但是,關于這些事實,尚無當時身為華中戰線軍官的證言。我曾經找到了幾個人,但他們都不願多談。

" 我當時沒有在場,沒有擔任後方工作參謀的經驗。作為作戰參謀,在作戰開始以前,我也參加過是否性病會導致兵力減少一成的排查工作。由于日本國力的問題,常常要求軍隊以少數的兵力,與比自己多兩至三成的敵人作戰。比方說對甦作戰時,甦軍狙擊兵有15個師,日軍以這11個師就轉為攻擊。從戰斗力來看,這 15比11,是個很勉強的數字。所以在這種情況下,如果在作戰開始前就消失了一成,也就是消失了一個師還多的兵力,首先宣戰就沒有把握,發動攻勢也是沒有把握的。日本陸軍是以攻擊為主,在防御的情況下也是以攻為守的。但在防御的情況下,減少一個師就意味著絕對數的不足。在中日戰爭時,日軍更是計劃以四成或五成的兵力對付中國軍。如果由于性病的蔓延有一成的患病士兵這一可能性的話,那麼軍隊考慮采取相應的對策,我認為也是當然的。即便是我,也會這樣做,總之,作為預防措施,我也會考慮搜集些從醫學上來說相對安全的女人來。"
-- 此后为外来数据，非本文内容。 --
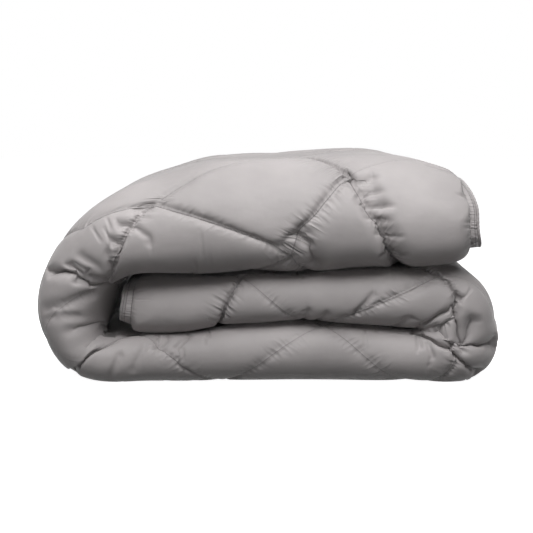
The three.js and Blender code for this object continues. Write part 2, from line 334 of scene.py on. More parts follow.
class Strip:
    """The folded strip's centreline and what changes along it, at a set of places."""

    def __init__(self):
        rows = np.array(STRIP, float)
        chord = np.hypot(np.diff(rows[:, 0]), np.diff(rows[:, 1]))
        knots = np.concatenate([[0.0], np.cumsum(chord)])
        self.curves = {name: spline(knots, rows[:, i]) for i, name in enumerate(STRIP_COLUMNS)}
        self.dense = np.linspace(0.0, knots[-1], CENTRELINE_POINTS)
        place = self.places(self.dense)
        outer = np.stack([place["x"] + place["out_x"] * place["thick"] * OUTER_LEVEL,
                          place["z"] + place["out_z"] * place["thick"] * OUTER_LEVEL], 1)
        self.outer_length = np.concatenate(
            [[0.0], np.cumsum(np.linalg.norm(np.diff(outer, axis=0), axis=1))])
        self.length = self.outer_length[-1]

    def places(self, t):
        """x, z, thickness and so on at path parameters t."""
        small = 0.5
        place = {name: curve(t) for name, curve in self.curves.items()}
        dx = self.curves["x"](t + small) - self.curves["x"](t - small)
        dz = self.curves["z"](t + small) - self.curves["z"](t - small)
        size = np.hypot(dx, dz)
        place["along_x"] = dx / size
        place["along_z"] = dz / size
        place["out_x"] = place["along_z"]
        place["out_z"] = -place["along_x"]
        return place

    def at(self, along):
        """The same, at distances along the outermost layer, from a little outside its end."""
        inside = np.interp(along, self.outer_length, self.dense)
        place = self.places(inside + np.minimum(along, 0.0))
        place["along"] = along
        return place


def front_shape(place):
    """How far the front leans back on the outer and the inner side of its foremost line, and
    where that line is. The front sags: the line is below the middle of a strip."""
    over = np.maximum(place["out_z"], 0.0)
    under = np.maximum(-place["out_z"], 0.0)
    hollow = np.maximum(-place["out_x"], 0.0) ** 2
    inside = np.interp(place["z"], MIDDLE_TO_TOP, (1.0, 0.0))
    radius = OUTER_LEVEL * place["thick"]
    lean_outer = radius * over * (LEAN_OVER + (LEAN_MIDDLE_OVER - LEAN_OVER) * inside)
    lean_inner = radius * (LEAN_UNDER * under + LEAN_MIDDLE_UNDER * over * inside
                           + LEAN_HOLLOW * hollow)
    sag = np.interp(place["z"], SAG_HEIGHTS, [share * SAG for share in SAG_SHARES])
    return lean_outer, lean_inner, HOLLOW_TURN * hollow - sag * place["out_z"]


def section_row(kind, share, place):
    """One row of the grid: y, level, facing and distance across, for all columns."""
    thick = place["thick"]
    front_centre = place["front"] + thick / 2
    fold_centre = place["back"] - thick / 4
    edge_line = place["back"] - EDGE_INSET
    radius = OUTER_LEVEL * thick
    small_radius = INNER_LEVEL * thick
    quarter = math.pi * thick / 4
    zero = np.zeros_like(thick)
    lean_outer, lean_inner, foremost = front_shape(place)
    if kind == "under":
        start = front_centre + lean_inner
        y = edge_line + (start - edge_line) * share
        return y, -radius, zero, zero - 1.0, -quarter - (y - start)
    if kind == "front":
        angle = math.pi * (share - 0.5)
        level = math.sin(angle) - foremost
        reach = np.where(level > 0.0, 1.0 - foremost, 1.0 + foremost)
        depth = radius + np.where(level > 0.0, lean_outer, lean_inner)
        sine = np.clip(level / reach, -1.0, 1.0)
        cosine = np.sqrt(1.0 - sine ** 2)
        size = np.hypot(radius * reach * cosine, depth * sine) + TINY
        return (front_centre - radius + depth * (1.0 - cosine), radius * math.sin(angle),
                -radius * reach * cosine / size, depth * sine / size, angle * thick / 2)
    front_centre = front_centre + lean_outer
    depth = fold_centre - front_centre
    if kind == "over":
        y = front_centre + depth * share
        return y, radius, zero, zero + 1.0, quarter + depth * share
    across = quarter + depth
    front_centre = front_centre + lean_inner
    depth = fold_centre - front_centre
    if kind == "back fold":
        angle = math.pi * (0.5 - share)
        y = fold_centre + small_radius * math.cos(angle)
        return (y, FOLD_LEVEL * thick + small_radius * math.sin(angle), zero + math.cos(angle),
                zero + math.sin(angle), across + quarter * share)
    across = across + quarter
    if kind == "inner":
        y = fold_centre - depth * share
        return y, small_radius, zero, zero - 1.0, across + depth * share
    across = across + depth
    if kind == "inner front":
        angle = math.pi * (0.5 - share)
        y = front_centre - small_radius * math.cos(angle)
        return (y, small_radius * math.sin(angle), zero + math.cos(angle),
                zero - math.sin(angle), across + quarter * share)
    across = across + quarter
    y = front_centre + (edge_line - front_centre) * share
    return y, -small_radius, zero, zero + 1.0, across + y - front_centre


def section_shares(rows):
    """The rows of the section as (kind, share)."""
    out = []
    for kind, cells in rows.items():
        shares = np.linspace(0.0, 1.0, cells + 1)
        if kind == "edge":
            shares = 1.0 - (1.0 - shares) ** ROW_CROWDING[kind]
        elif kind in ROW_CROWDING:
            shares = shares ** ROW_CROWDING[kind]
        out += [(kind, float(share)) for share in (shares if kind == "edge" else shares[:-1])]
    return out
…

能夠作為依據的,只有這位在戰爭末期從陸軍大學畢業,然後擔任本土決戰部隊參謀的人的說法。他接著說道︰"當時派遣軍的長官們,是否考慮到了出兵西伯利亞時的戰爭教訓呢?即使校級軍官沒有這個意識,但我想在更高級軍官的頭腦里是有的。比方說作為滿洲事變的戰爭教訓,在戰場的飲用水上出了問題。飲用陌生土地的生水,腹瀉的人超過了一成,確實影響了戰斗力。因而在中國戰線的校級以下的軍官,首先在腦子里就想到這條戰爭教訓。從此以後,在中日戰爭中,設立了防疫給水部這一飲用水補給部隊。所以,從以往經驗來看,我覺得校級以上的軍官,是會考慮這些戰爭教訓的。"
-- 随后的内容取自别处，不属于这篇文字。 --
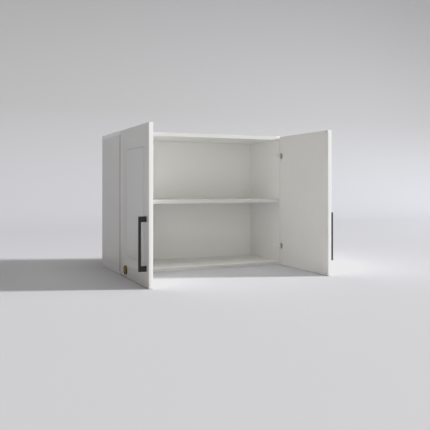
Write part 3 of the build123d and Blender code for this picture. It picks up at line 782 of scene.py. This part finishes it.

他還說︰"有些在摔跤界被認定很有希望的大力士垮了,听說就是因為得了花柳病。一旦得上那種病,好像膝蓋就不行了。在舊日本軍的作戰思想中,有個包圍殲滅的作戰方針,對于戰備不足的當時的日本陸軍來說,為了彌補這一不足,就激勵士兵用腳力猛走,讓士兵靠兩只腳包圍敵人才行。因此,部隊首長考慮到性病對腳力的削弱,因此才想到慰安婦。特別是在對中國軍的戰斗中,包圍殲滅是第一重要的事。在徐州作戰時,日軍曾企圖包圍三倍于己的中國軍。徐州戰役,是剛剛打下南京之後計劃的一場作戰。因而日軍考慮設立慰安婦,仔細一想覺得好像能夠理解似的。不管怎樣,這同美軍具有的首先對敵來個毀滅性的炮擊,然後用步兵部隊慢慢地侵入的作戰思想,成為鮮明的對照。這多半是由于日、美國力懸殊吧。"
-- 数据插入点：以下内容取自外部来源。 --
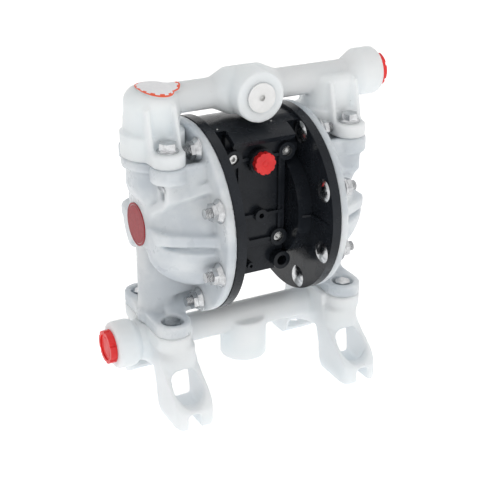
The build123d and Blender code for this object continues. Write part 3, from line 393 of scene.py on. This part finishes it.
softPieces = {name: softMoulding(name, values) for name, values in softValues.items()}


# ---- grids and turned shapes
def meshPiece(name, points, faces, material, body):
    mesh = bpy.data.meshes.new(name)
    mesh.from_pydata(points.tolist(), [], faces.tolist())
    mesh.update()
    piece = bpy.data.objects.new(name, mesh)
    bpy.context.scene.collection.objects.link(piece)
    dress(piece, material)
    mesh.polygons.foreach_set("use_smooth", np.ones(len(mesh.polygons), bool))
    if body:
        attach(piece, body)
    return piece


# profile of (along, radius) carried round an axis: point = along * axis + radius * (cos a, sin a) across it
def turnedShape(profile, steps, centre, axis="x"):
    profile = np.asarray(profile, float)
    angles = np.linspace(0, 2 * np.pi, steps, endpoint=False)
    along = np.repeat(profile[:, 0][None], steps, 0)
    radius = np.repeat(profile[:, 1][None], steps, 0)
    across, up = radius * np.cos(angles)[:, None], radius * np.sin(angles)[:, None]
    order = {"x": (along, across, up), "y": (across, along, up), "z": (across, up, along)}[axis]
    points = np.stack(order, -1).reshape(-1, 3) + np.asarray(centre, float)
    n = len(profile)
    i, j = np.meshgrid(np.arange(steps), np.arange(n), indexing="ij")
    a, b = i * n + j, i * n + (j + 1) % n
    c, d = ((i + 1) % steps) * n + (j + 1) % n, ((i + 1) % steps) * n + j
    return points, np.stack([a, b, c, d], -1).reshape(-1, 4)


def faceOutwards(piece):
    shape = bmesh.new()
    shape.from_mesh(piece.data)
    bmesh.ops.remove_doubles(shape, verts=shape.verts, dist=weldGap)
    bmesh.ops.recalc_face_normals(shape, faces=shape.faces)
    shape.to_mesh(piece.data)
    shape.free()
    piece.data.polygons.foreach_set("use_smooth", np.ones(len(piece.data.polygons), bool))


# ---- diaphragms: bead at the rim, a rolled fold, and the clamped disc
diaphragmValues = {
    "rimX": 46.3, "discX": 52.0, "bead": 2.4, "half": 1.45, "beadOut": 61.9, "beadIn": 56.1, "beadEdge": 0.8,
    "neck": 0.4, "foldOut": 52.0, "foldIn": 34.5, "crown": 2.0, "hole": 5.1, "steps": 96,
    "fixedX": 0.0478, "movingX": 0.0520,
}


def diaphragmProfile(side, values):
    v = values
    t = np.linspace(0.0, 1.0, 14)[1:-1]
    radius = v["foldOut"] + (v["foldIn"] - v["foldOut"]) * t
    # middle line: a smooth step from rim to disc plus a half sine crown
    middle = v["rimX"] + (v["discX"] - v["rimX"]) * t * t * (3 - 2 * t) + v["crown"] * np.sin(np.pi * t)
    top = [(v["rimX"] + v["bead"], v["beadIn"]), (v["rimX"] + v["half"], v["beadIn"] - v["neck"]),
           (v["rimX"] + v["half"], v["foldOut"])]
    top += list(zip(middle + v["half"], radius))
    top += [(v["discX"] + v["half"], v["foldIn"]), (v["discX"] + v["half"], v["hole"])]
    under = [(v["discX"] - v["half"], v["hole"]), (v["discX"] - v["half"], v["foldIn"])]
    under += list(zip(middle[::-1] - v["half"], radius[::-1]))
    edge = v["beadEdge"]
    under += [(v["rimX"] - v["half"], v["foldOut"]), (v["rimX"] - v["half"], v["beadIn"] - v["neck"]),
              (v["rimX"] - v["bead"], v["beadIn"]), (v["rimX"] - v["bead"], v["beadOut"] - edge),
              (v["rimX"] - v["bead"] + edge, v["beadOut"]), (v["rimX"] + v["bead"] - edge, v["beadOut"]),
              (v["rimX"] + v["bead"], v["beadOut"] - edge)]
    profile = np.array(top + under) * mm
    profile[:, 0] *= side
    return profile


for side, word in ((-1, "left"), (1, "right")):
    profile = diaphragmProfile(side, diaphragmValues)
    points, faces = turnedShape(profile, diaphragmValues["steps"], (0, 0, axisHeight))
    piece = meshPiece("moulded_diaphragm_" + word, points, faces, elastomer, None)
    faceOutwards(piece)
    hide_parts("diaphragm_" + word)
    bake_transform(piece)
print("diaphragms made")


# ---- round label on the left elbow: a disc wrapped round the tube and drawn onto the moulding, with its own map
labelValues = {
    "middleX": -76.0, "tubeZ": 99.5, "forward": 10.0, "radius": 19.6, "wrapRadius": 18.7, "stand": 1.0,
    "rings": 30, "steps": 90, "gap": 0.00012, "film": 0.0001,
}


def elbowLabel(values):
    radius = np.linspace(0.0, 1.0, values["rings"] + 1)[1:] * values["radius"] * mm
    angle = np.linspace(0, 2 * np.pi, values["steps"], endpoint=False)
    flat = np.stack([radius[:, None] * np.cos(angle), radius[:, None] * np.sin(angle)], -1).reshape(-1, 2)
    flat = np.vstack([[0.0, 0.0], flat])
    # each point of the disc keeps its x and goes round the tube by its other coordinate / wrapRadius
    turn = np.radians(values["forward"]) - flat[:, 1] / (values["wrapRadius"] * mm)
    reach = (values["wrapRadius"] + values["stand"]) * mm
    points = np.stack([values["middleX"] * mm + flat[:, 0], -reach * np.sin(turn),
                       values["tubeZ"] * mm + axisHeight + reach * np.cos(turn)], -1)
    n = values["steps"]
    ring, spoke = np.meshgrid(np.arange(values["rings"] - 1), np.arange(n), indexing="ij")
    first = 1 + ring * n
    faces = np.stack([first + spoke, first + n + spoke, first + n + (spoke + 1) % n, first + (spoke + 1) % n], -1)
    fan = np.stack([np.zeros(n, int), 1 + np.arange(n), 1 + (np.arange(n) + 1) % n], -1)
    mesh = bpy.data.meshes.new("elbow_label")
    mesh.from_pydata(points.tolist(), [], faces.reshape(-1, 4).tolist() + fan.tolist())
    corners = np.empty(len(mesh.loops), int)
    mesh.loops.foreach_get("vertex_index", corners)
    mesh.uv_layers.new(name="labelMap").data.foreach_set("uv", flat[corners].ravel())
    piece = bpy.data.objects.new("elbow_label", mesh)
    bpy.context.scene.collection.objects.link(piece)
    wrap = piece.modifiers.new("lay", "SHRINKWRAP")
    wrap.target = softPieces["discharge_manifold"]
    wrap.wrap_mode = "ABOVE_SURFACE"
    wrap.offset = values["gap"]
    thickness = piece.modifiers.new("film", "SOLIDIFY")
    thickness.thickness = values["film"]
    thickness.offset = 1.0
    depsgraph = bpy.context.evaluated_depsgraph_get()
    finished = bpy.data.meshes.new_from_object(piece.evaluated_get(depsgraph))
    piece.modifiers.clear()
    piece.data = finished
    dress(piece, labelPrint)
    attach(piece, "pump_housing")
    return piece


elbowLabel(labelValues)


# ---- small pins on the top shell, a raised ring on each red cap
pinValues = {
    "places": ((15.0, -19.0), (-33.0, -19.0)), "shell": 77.6, "radius": 0.85, "stand": 0.6, "shank": 0.5, "steps": 24,
}
for index, (x, y) in enumerate(pinValues["places"]):
    t = np.linspace(0, np.pi / 2, 7)
    base = np.sqrt(pinValues["shell"] ** 2 - y ** 2) - pinValues["shank"]
    # quarter circle dome over a short shank
    height = base + pinValues["shank"] + pinValues["stand"] * np.sin(t)
    dome = np.stack([height, pinValues["radius"] * np.cos(t)], -1)
    profile = np.vstack([[(base, 0.0), (base, pinValues["radius"])], dome]) * mm
    profile[-1, 1] = 0.0
    points, faces = turnedShape(profile, pinValues["steps"], (x * mm, y * mm, axisHeight), "z")
    faceOutwards(meshPiece("shell_pin_" + "ab"[index], points, faces, screwSteel, "pump_housing"))

capMarks = {
    "air": {"start": -38.6, "place": (0.0, 47.3), "axis": "y", "sign": -1, "ring": 2.4},
    "discharge": {"start": 127.3, "place": (0.0, 99.5), "axis": "x", "sign": 1, "ring": 8.0},
    "suction": {"start": -127.3, "place": (0.0, -104.3), "axis": "x", "sign": -1, "ring": 8.0},
}
ridgeValues = {"stand": 0.35, "half": 0.45, "sunk": 0.4, "steps": 64}
for name, mark in capMarks.items():
    ring, sign, half = mark["ring"], mark["sign"], ridgeValues["half"]
    t = np.linspace(0, np.pi, 9)
    # half circle ridge standing on the cap, closed below its face
    along = mark["start"] + sign * (ridgeValues["stand"] * np.sin(t))
    across = ring - half * np.cos(t)
    foot = mark["start"] - sign * ridgeValues["sunk"]
    profile = np.vstack([np.stack([along, across], -1), [(foot, ring + half), (foot, ring - half)]]) * mm
    x, z = mark["place"]
    points, faces = turnedShape(profile, ridgeValues["steps"], (x * mm, 0.0, z * mm + axisHeight), mark["axis"])
    faceOutwards(meshPiece("cap_ring_" + name, points, faces, redCap, "pump_housing"))
print("small pieces made")


# ---- studio: pale floor and backdrop, soft lamps
studioValues = {
    "world": 0.64, "floorColour": (0.93, 0.93, 0.93), "floorDark": (0.92, 0.92, 0.92), "floorGlow": 0.60,
    "floorBounce": 0.36, "toneScale": 3.0, "floorReach": 6.0, "floorCells": 12, "floorDrop": 0.0002,
    "lampAim": (0.0, 0.0, 0.13),
    "lamps": {
        "keyLamp": {"place": (-0.32, -1.30, 0.95), "size": 0.8, "power": 1.3},
        "frontLamp": {"place": (-0.30, -1.25, 0.16), "size": 0.9, "power": 2.0},
        "fillLamp": {"place": (1.25, -0.85, 0.65), "size": 1.0, "power": 0.9},
        "topLamp": {"place": (0.1, 0.35, 1.35), "size": 0.9, "power": 0.4},
    },
}


def seenDirectly(tree):
    # one for camera, mirror and see-through rays, nought for light that falls on the pump
    ray = addNode(tree, "ShaderNodeLightPath")
    first = calculate(tree, "MAXIMUM", ray.outputs["Is Camera Ray"], ray.outputs["Is Glossy Ray"])
    return calculate(tree, "MAXIMUM", first, ray.outputs["Is Transmission Ray"])


world = bpy.data.worlds.new("studio")
bpy.context.scene.world = world
world.use_nodes = True
tree = world.node_tree
backdrop = tree.nodes["Background"]
backdrop.inputs["Color"].default_value = (1.0, 1.0, 1.0, 1.0)
brightness = calculate(tree, "MULTIPLY_ADD", seenDirectly(tree), 1.0 - studioValues["world"], studioValues["world"])
tree.links.new(brightness, backdrop.inputs["Strength"])

floorMaterial, tree, coords, shader = startMaterial("studio_floor")
tone = rampField(tree, noiseField(tree, coords, studioValues["toneScale"]), 0.3, 0.7)
floorTint = mixColours(tree, tone, studioValues["floorColour"], studioValues["floorDark"])
tree.links.new(floorTint, shader.inputs["Base Color"])
setSockets(shader, Roughness=0.9, Specular_IOR_Level=0.1)
shader.inputs["Emission Color"].default_value = (1.0, 1.0, 1.0, 1.0)
glow = calculate(tree, "MULTIPLY_ADD", seenDirectly(tree), studioValues["floorGlow"] - studioValues["floorBounce"],
                 studioValues["floorBounce"])
tree.links.new(glow, shader.inputs["Emission Strength"])
# flat square of cells, point (i, j) at row i, column j
cells = studioValues["floorCells"]
span = np.linspace(-studioValues["floorReach"], studioValues["floorReach"], cells + 1)
gridX, gridY = np.meshgrid(span, span, indexing="ij")
floorPoints = np.stack([gridX, gridY, np.full_like(gridX, -studioValues["floorDrop"])], -1).reshape(-1, 3)
i, j = np.meshgrid(np.arange(cells), np.arange(cells), indexing="ij")
corner = i * (cells + 1) + j
floorFaces = np.stack([corner, corner + cells + 1, corner + cells + 2, corner + 1], -1).reshape(-1, 4)
floorMesh = bpy.data.meshes.new("studio_floor")
floorMesh.from_pydata(floorPoints.tolist(), [], floorFaces.tolist())
studioFloor = bpy.data.objects.new("studio_floor", floorMesh)
bpy.context.scene.collection.objects.link(studioFloor)
floorMesh.materials.append(floorMaterial)

for name, values in studioValues["lamps"].items():
    lampData = bpy.data.lights.new(name, "AREA")
    lampData.energy = values["power"]
    lampData.size = values["size"]
    lamp = bpy.data.objects.new(name, lampData)
    bpy.context.scene.collection.objects.link(lamp)
    lamp.location = values["place"]
    lamp.rotation_euler = (Vector(studioValues["lampAim"]) - lamp.location).to_track_quat("-Z", "Y").to_euler()
print("studio lit")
因此說,出兵西伯利亞的戰爭教訓直接導致中日戰爭中慰安婦的設立,這種說法是沒有錯的。

總之,就這樣,經麻生徹男等原軍醫做了體檢的日本陸軍第一批"慰安婦",于1938年初,匆匆忙忙地被集中于華中戰線,並在那里活躍起來了。理所當然,麻生軍醫對于她們是從哪兒征集來的,是怎樣被帶到異國來的,一無所知。

還有一件事是他所不知道的。他所看到的設立慰安婦的只有華中派遣軍,那麼是不是在華北派遣軍中也有同樣的舉措呢。當然廝,在華北派遣軍中,當時的慰安婦制度還沒有表面化。這是不是說明,從上海戰線向南京進攻的部隊的惡行,比華北部隊更為嚴重呢?